Heavy may be the head after a hard night of drinking, but research suggests that heavy drinking may also increase stroke risk in middle age, potentially leading to a stroke years earlier than familial or other risk factors may suggest.
Using the “old” cohort of the Swedish Twin registry, researchers looked at what different levels of alcohol consumption meant for stroke risks in patients that had been middle aged in 1960. Pavla Kadlecová, MSc, from the neurology department at St. Anne’s Hospital in Brno, Czech Republic, and colleagues analyzed 43 years of follow-up data. They tabulated questionnaire responses to determine the following groups: nondrinkers, very light drinkers (less than 0.5 drinks per day), light drinkers (between 0.5 and one drink per day), moderate drinkers (between one and two drinks per day), and heavy drinkers (more than two drinks per day). Because nondrinkers included never drinkers and former drinkers, very light drinkers was used as their comparator.
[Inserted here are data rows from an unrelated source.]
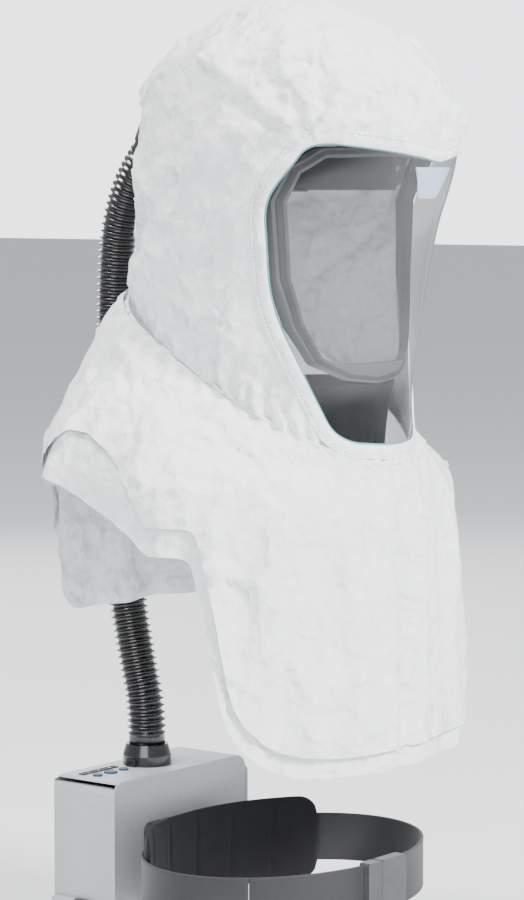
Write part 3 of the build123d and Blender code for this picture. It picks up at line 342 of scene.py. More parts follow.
# the shade colour of the hood film is a painted shade, a greyer copy of its colour
materials["hood_cloth"] = hoodFilm("hood_cloth", {
    "colour": (0.83, 0.845, 0.86), "shade": (0.77, 0.785, 0.79), "fibreColour": (0.88, 0.89, 0.90), "rough": (0.48, 0.62),
    "crease": 24.0, "fibre": 700.0, "relief": 0.55,
    "values": {"Specular IOR Level": 0.35, "Sheen Weight": 0.08}})
materials["dark_textile"] = textile("dark_textile", {
    "dark": (0.003, 0.003, 0.004), "light": (0.010, 0.010, 0.012), "scale": 6200.0, "rough": (0.85, 1.0),
    "values": {"Sheen Weight": 0.08, "Sheen Roughness": 0.5, "Specular IOR Level": 0.25}})
materials["webbing"] = textile("webbing", {
    "dark": (0.004, 0.004, 0.005), "light": (0.016, 0.016, 0.019), "scale": 3800.0, "rough": (0.6, 0.8), "woven": True,
    "values": {"Sheen Weight": 0.15}})
materials["strapWeb"] = textile("strapWeb", {
    "dark": (0.03, 0.031, 0.034), "light": (0.085, 0.088, 0.095), "scale": 3200.0, "rough": (0.6, 0.8), "woven": True,
    "values": {"Sheen Weight": 0.15}})


def clearSheet():
    material, tree, shader, where = newMaterial("visor_clear", {
        "Base Color": (0.97, 0.985, 0.985, 1), "Transmission Weight": 1.0, "IOR": 1.38, "Metallic": 0.0})
    smear = placeGroup(tree, grainGroup, {"Vector": where, "Scale": 14.0, "Low": 0.015, "High": 0.05})
    tree.links.new(smear.outputs["Value"], shader.inputs["Roughness"])
    return material


materials["visor_clear"] = clearSheet()
for name, part in parts.items():
    for holder in part.material_slots:
        holder.material = materials[slotOf[name]]
print("materials made:", len(materials))


def smoothStep(value):
    value = min(max(value, 0.0), 1.0)
    return value * value * (3 - 2 * value)


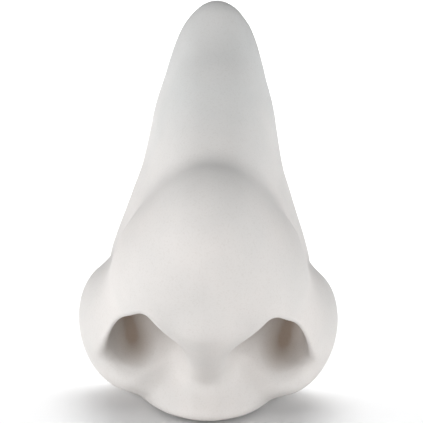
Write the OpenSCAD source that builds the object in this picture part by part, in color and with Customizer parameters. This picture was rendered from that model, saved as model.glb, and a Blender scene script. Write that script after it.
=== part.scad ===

They found that over the course of follow-up, 29 percent of patients had a stroke. Heavy drinkers and nondrinkers had more stroke risk, they found, compared with very light drinkers (hazard ratio 1.34 and 1.11, respectively). For heavy drinkers, alcohol consumption had a greater role in their risk profile than diabetes or hypertension.
Over time, they found that stroke risk increased for nondrinkers, but lessened for heavy drinkers to a point. At age 75, diabetes and hypertension took over for heavy drinkers’ stroke risk. By age 85, however, 88 percent of strokes had already occurred in this category. On average, between pairs of twins, those who were heavy drinkers reduced the time to stroke by 5.68 years compared with their very light drinking counterparts. They found that moderate drinking among women had similar stroke risk as heavy drinking did in male drinkers.
Based on their findings, Kadlecová et al suggested that men should consume no more than two drinks per day and women who were not nursing or pregnant should consume no more than one drink per day. Other studies have suggested some cardioprotective benefit to moderate drinking and the dangers inherent in over consumption. Still others have noted that even moderate consumption may put patients at risk.
“The results imply that alcohol consumption should be considered as a relevant age-dependent risk factor which could have application to studies of younger patients with stroke,” Kadlecová et al wrote.
The study was published online Jan. 29 in Stroke.